4 Things Not To Say About Children’s Artwork
Discussing art with young children can be a slippery slope you didn’t even realize you were on. Before you respond to your little one’s next masterpiece, take a minute to think about these 4 things not to say about children’s artwork.

“Look, Mommy”- the child holds up a paper full of colorful crayon scribbles
- “How beautiful, I love it!”
- “What is it?”
- “That looks like scribbles. Why don’t you try to make circles or squres?”
- “It’s a dog, right?”
Have you unconsciously said any of the above? More than likely, you have. I know I used to because these are the types of responses we are used to receiving ourselves. But what years of research have shown us is how to better speak to children about their art.
1. “How beautiful, I love it!”
Why shouldn’t we give a compliment? When we say things like, “How beautiful, I love it!” we are implying that their art creations should be something of value to someone else; it should be created for someone else to love. Instead, try to say, “I love how much work you put into creating this picture,” or “I love the colors that you chose.” Those last two statements show value to their effort or to the choices made to create the art. This type of appreciation will continue to help them feel valued about what they are creating and continue to make more because it is something that they love to do.
2. “What is it?”
Seems like a pretty benign question, right? Many young children are not creating art to represent something, so this question then forces them to come up with an answer. Maybe they just felt like scribbling for the sake of scribbling, maybe they were experimenting with different colors on the page, maybe they were discovering what happens when they move the crayon fast/slow, or if they press hard/soft. Instead of asking what the image represents, you could say, “Tell me about your picture.” This leaves their response to be completely open-ended. They may respond by saying it is a certain image, like an animal or vehicle; they may say, “I made blue!”. Either way, they have the choice to explain their art exactly how they want to do so.

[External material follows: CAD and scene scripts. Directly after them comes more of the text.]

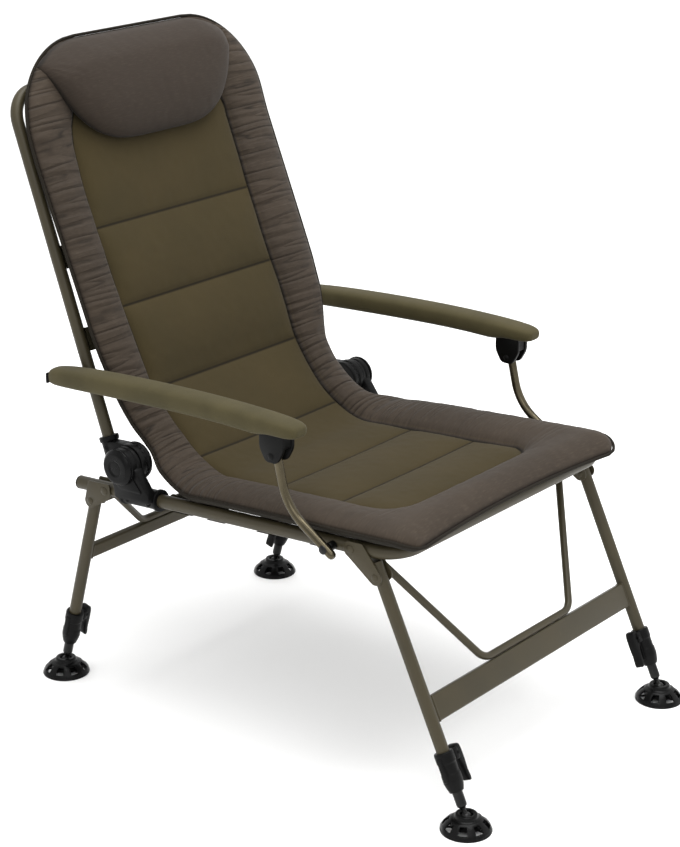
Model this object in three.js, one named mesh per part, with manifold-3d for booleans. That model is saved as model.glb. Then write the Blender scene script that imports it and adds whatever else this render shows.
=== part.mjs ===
// Reclining carp fishing chair with a quilted mattress, padded armrests and four telescopic legs.
// Millimetres, +Z up. The sitter faces -Y, so +X is the sitter's left.
import * as THREE from 'three';
import { mergeVertices } from 'three/addons/utils/BufferGeometryUtils.js';
import Module from 'manifold-3d';

const wasm = await Module();
wasm.setup();

// Fits
const touch = 0.3; // gap between pieces that bear on each other
const running = 0.4; // radial clearance of a pin in its hole
const overrun = 1; // how far a cutting tool runs past the surface

// Seat frame, a bent tube with open rear ends
const railSpacing = 544; // centre to centre
const railHeight = 382; // above the floor, at the middle of the rails
const railRise = 3.8; // degrees, the seat rises to the front
const railFront = 291; // front of the frame ahead of the middle
const railRear = 358; // rail ends behind the middle
const railRadius = 11;
const railWall = 1.5;
const railBend = 45;
const plugHead = 3;
const plugSpigot = 14;
const plugEdge = 1;
const crossTubeStation = 160; // behind the middle of the rails
const crossTubeRadius = 9;

// Back frame
const backLean = 19.9; // degrees behind upright at rest
const backInset = 6; // tube axis inboard of the rail's
const backHeight = 608; // hinge axis to the top bar
const backSetback = 43.7; // tube axis behind the hinge axis
const backRadius = 10;
const backWall = 1.5;
const backBend = 48;

// Recline hinge, a ratchet between two mouldings
const hingeStation = 236; // behind the middle of the rails
const hingeRise = 55; // above the rail axis
const hingeReach = 15.3; // inboard face, from the rail axis
const discRadius = 31;
const discThickness = 24;
const discBevel = 2;
const barrelRadius = 29;
const barrelThickness = 22;
const capRadius = 30;
const capThickness = 9;
const capBoss = 11;
const capRecess = 1.5;
const clampRadius = 16;
const clampFront = 178;
const clampRear = 258;
const clampRib = 6;
const ribHeight = 2;
const socketRadius = 14;
const socketBottom = 10;
const socketTop = 48;
const socketRib = 8;
const ratchetTeeth = 20;
const ratchetRadius = 22;
const toothDepth = 2.6;
const ratchetDepth = 12;
const ratchetPlay = 1.2;
const hingeBoltRadius = 5;
const hingeNutRadius = 9;
const hingeNut = 5;
const hingeWasherRadius = 11;
const hingeWasher = 1.5;

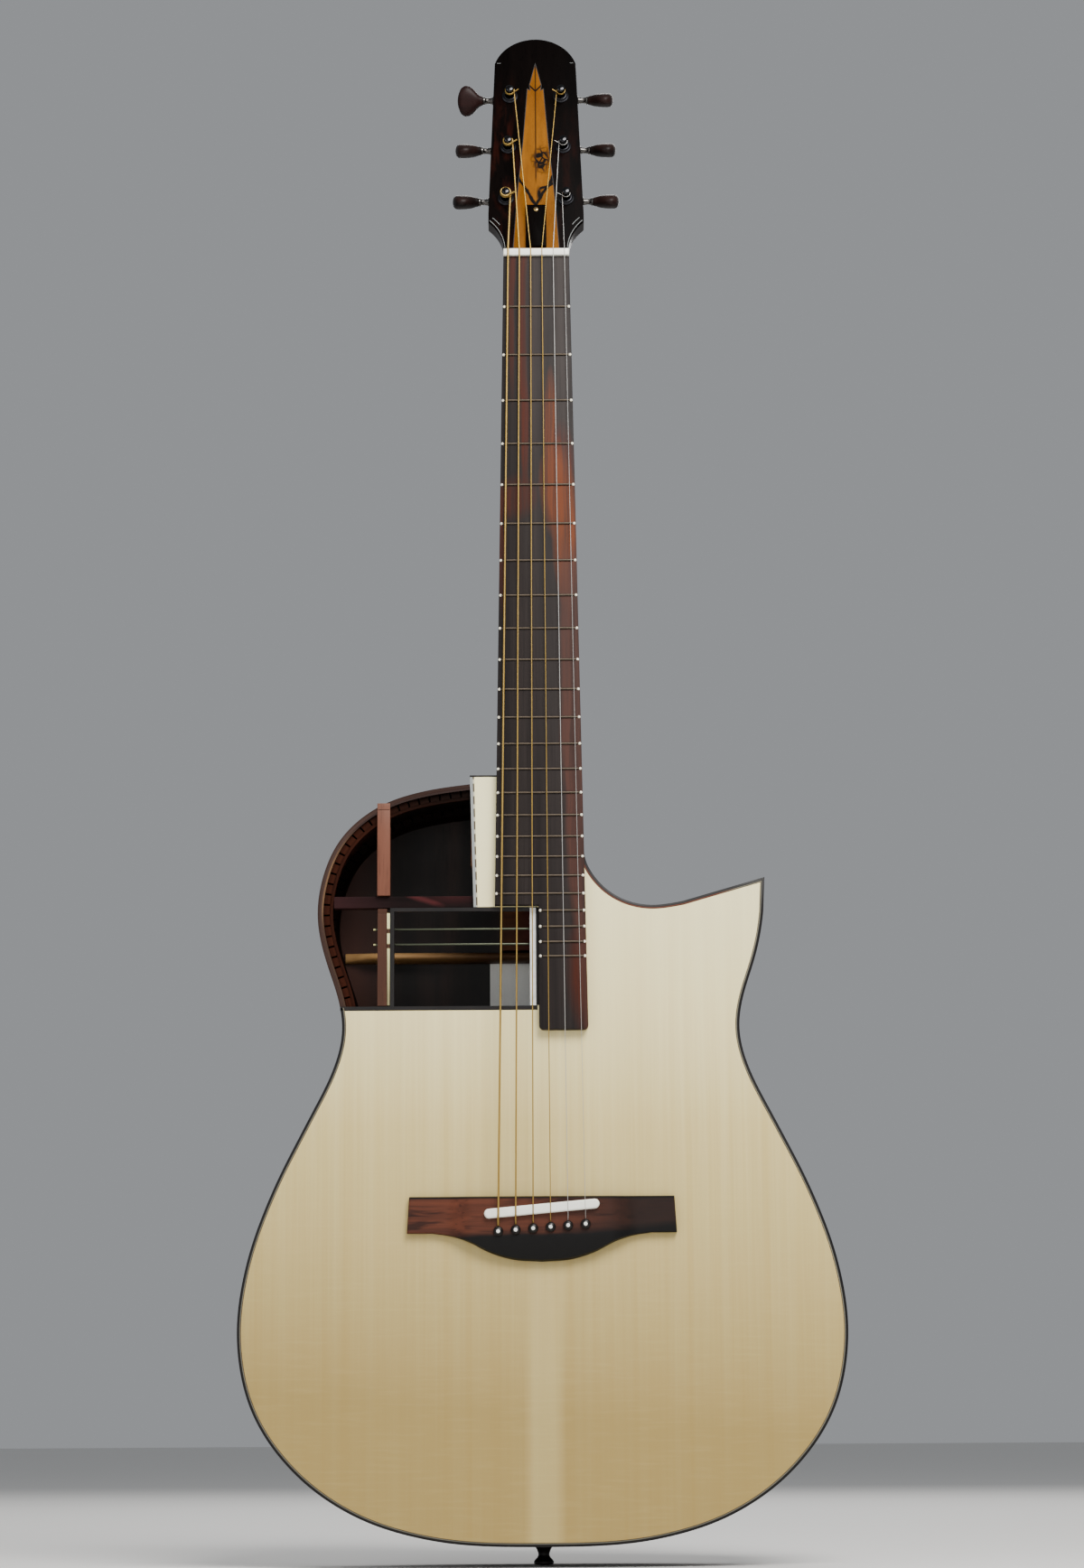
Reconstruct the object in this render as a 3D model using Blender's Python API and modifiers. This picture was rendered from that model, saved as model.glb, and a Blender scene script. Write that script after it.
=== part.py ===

3. “That looks like scribbles. Why don’t you try to make circles or squres?”
Ok, this third statement was a little judgy, I’m hoping this hasn’t been said too much to a young child. Telling them it looks like scribbles in a demeaning way takes away all validation the child had when making this picture. Even if you feel like they are too old to be making scribble-like pictures, embrace that stage of development that they are in. Just like walking or talking, creating art has many stages of development that can only come from multiple experiences and time to practice. Older children will still be in a scribbling phase when they have not had as much exposure to creating art or using different materials. That’s ok! Like the kid who was a late walker, there are late artists too. Give them the space and time to practice their scribbles, and soon you will see how this starts to transform into various shapes and lines.
4. “It’s a dog, right?”
This last statement goes back to what I said earlier about asking children, “What is it?” When we as adults look at a picture, we want to rationalize what we see by labeling it. I am one of the first people to tell you that I do not get modern art or avant-garde exhibits; my brain is way too literal to understand the complex concepts the artist tries to convey. Again, asking them to describe their picture will leave space for an open-ended response. Sometimes it may be more of a challenge for us as adults just to step back, view the scribbles and keep those guesses of what the image could be to ourselves.
If you’re thinking, “Have I been damaging my budding Van Gogh?” No! As parents (and early childhood educators), we are constantly learning about better ways to interact with young children. You may have said those four statements above, but you told them from a place of love; you replied the way someone probably responded to you once upon a time. If someone hasn’t said it today, you are a fantastic parent, high-five.
Now you have some more ideas on how to respond differently the next time you are presented with colorful scribbles.
Think about responding with more open-ended ways (“Tell me about your picture”) or giving a positive validation of their effort or process, not the end product (“I love the colors that you chose” or “I love how much work you put into creating this picture”).
And remember to enjoy every stage of their development; even Van Gogh started with scribbles!